【音楽】名曲・名演セレクション その165 FRICTION / Crazy Dream (Live)

 今回はあんまキレイじゃない動画を貼りますが、まぁ時代故という事で御了解下さい。あと、曲を頭出ししてますけど、その前後にレックのインタビュー映像もありますんで、興味のある方はチェックを。

 

   FRICTIONの1stシングル。1stアルバム“軋轢” (本当は正式名称は違うらしいんですけど、一般にこう呼ばれてます) 他収録。

 FRICTIONは1978年結成の日本のロックバンド。Ba. / Vo. のレックを中心とし、メンバーチェンジを経つつ現在も活動中です。前身グループは色々あるんですけどややこしいので省略。NYに渡り現地のNo Wave (NY発、パンク以降のアヴァンギャルドな音楽シーンの事です。Brian Enoが手掛けた“No New York”というコンピが有名) シーンに参加したレックとドラムのチコ・ヒゲが、帰国後に3ピースバンドを組んだのがFRICTIONとしての始まりです。その年の内にギターはツネマツマサトシに交代。この面子で80年に1stアルバム“軋轢”を発表。プロデュースは坂本龍一。この“軋轢”、日本ロック史上に残る名盤とされているんですが、一方で最高のライブバンドだったFRICTIONの魅力をちゃんと伝えてきれていないという意見もあり、まぁ割と微妙な立場のアルバムでした。ちょっと調べた感じでは、近年はデジタルリマスターの効果もあり坂本の仕事を再評価する声が高まってるのかなという感じですかね。因みに坂本龍一は、UKパンクにはとても注目していたようですが、日本のFRICTIONが属した東京ロッカーズなどのムーブメントには、所詮真似事みたいな感じで冷ややかな態度だったようです。その代わりに坂本が当時傾倒していたのがDubですね。というのを踏まえると“軋轢”の音作りの背景もより分かるんでないかと思います。改めて聴き直して、私もこれはこれでアリだなと思いましたが。

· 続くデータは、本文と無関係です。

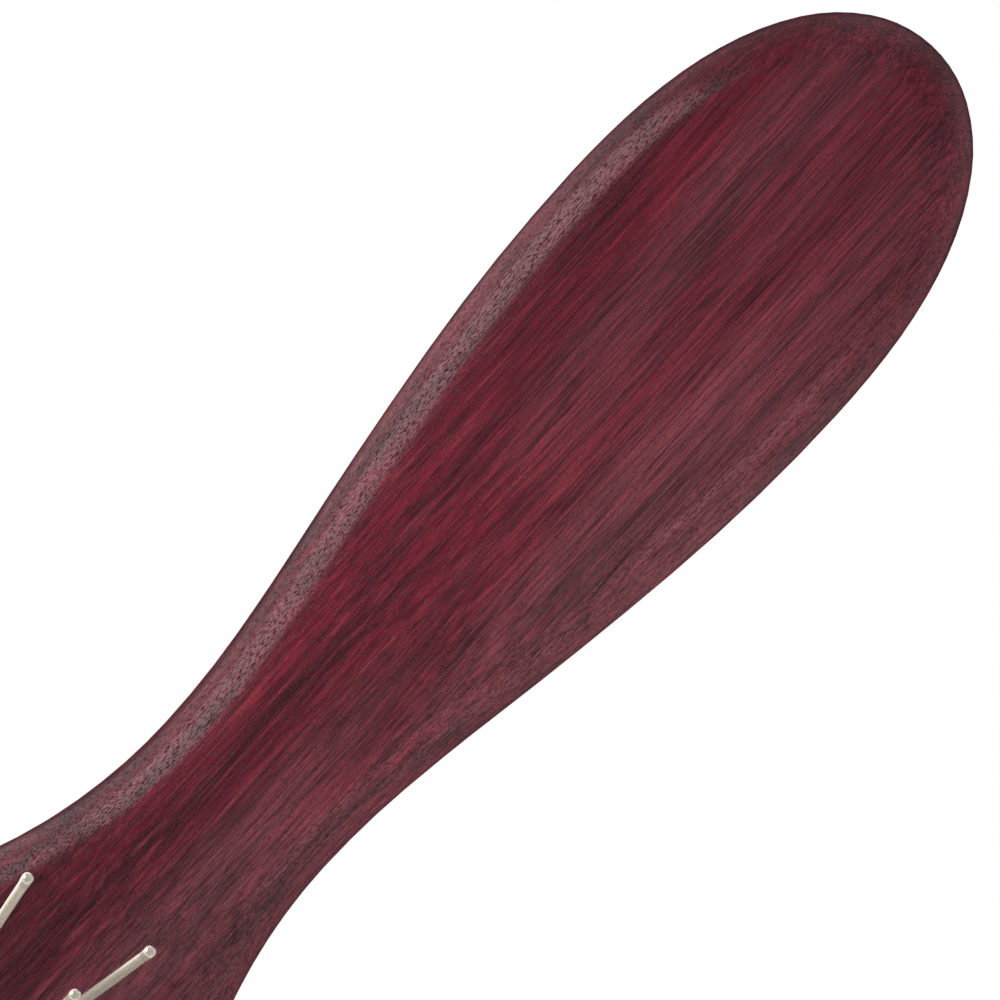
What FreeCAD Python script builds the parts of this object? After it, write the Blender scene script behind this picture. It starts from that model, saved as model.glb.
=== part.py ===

 という“軋轢”のサウンドとは全然違うのがこのライブサウンドですね。確かにこれは伝説級だわ。バンドメンバー個々の技量とかでなく、総体として塊のサウンドがクソカッコいいんですよね。そういう技巧自慢を排するようなところはパンク的なのかなと思います。更に分析すると、まずはレックとチコ・ヒゲによる、パンク以降を感じさせるタイトなグルーヴですね。リズム隊の重要さを再認識させられるところです。そしてその上を剃刀の様に、時にフリーキーに暴れまわるツネマツマサトシのギター。これはやっぱりUK New WaveよりはNY No Wave直系という感じでしょうか。言葉遊びの様な歌詞をショットガンのように吐き出すレックのヴォーカルもバンドの独特のムード形成の一助となっているかと思います。“軋轢”よりもこっちのバンドサウンドの方が好きだわという方は、初期のFRICTIONのライブ音源も色々出てるので探してみて下さい。私が持ってるのだと、“'79 Live”というアルバムはなかなか気に入ってます。